For io_uring, I think the registered buffers can still be fixed/pre-allocated. The raw-block allocator does not necessarily need to expose the same fixed size as the io_uring buffer, since read/write can still use the actual payload length.
And as you mentioned, if we manage these fixed-size pools carefully, we may also be able to pin/reuse them on the GPU side to improve read performance.
So maybe the design is:
- pre-allocated memory pools with several fixed size classes
- free list per size class
- allocate from the best-fit size class
- reuse freed buffers
- optionally pin some pools for GPU-side read optimization
This is closer to what I intended than arbitrary variable-size allocation.
WDYT?
daegyu94 · 2026-05-28
Your design looks solid.
From my understanding, the slot allocator can be structured as:
- Full chunks: fixed, model-dependent slot size
- Partial chunks: size-class pools for smaller payloads
Based on this, we can consider several design choices.
Below are my thoughts:
- Partial vs Full ratio tuning
- For example: Partial 20%, Full 80%
- The ratio should be configurable and tunable
- Size classes in Partial
- How many size classes should we have?
- What should the range be? (e.g., 64 KB ~ 1024 KB)
- Allocation fallback
- Should we allow fallback from Partial to Full? If so, we need to protect Full capacity (e.g., via reservation)
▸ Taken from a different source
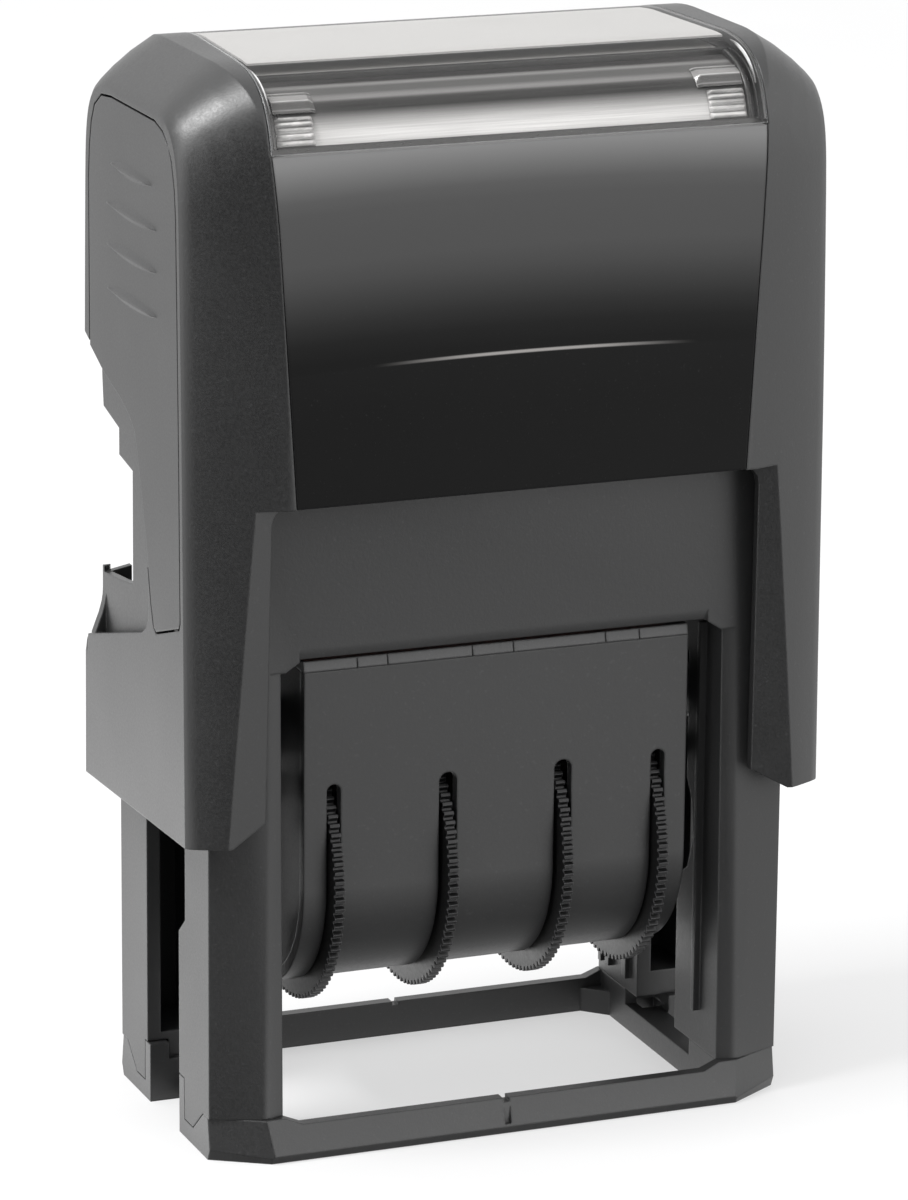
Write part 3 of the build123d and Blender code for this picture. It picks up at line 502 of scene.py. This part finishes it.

- Full → Partial fallback should be avoided due to the complexity of splitting and merging partial classes
- Note: These choices will also impact eviction policy, especially under allocation pressure or failure scenarios
I opened this issue because I thought it would be worth discussing how we should handle partial chunks.
I’m also happy to discuss this offline if that would be easier.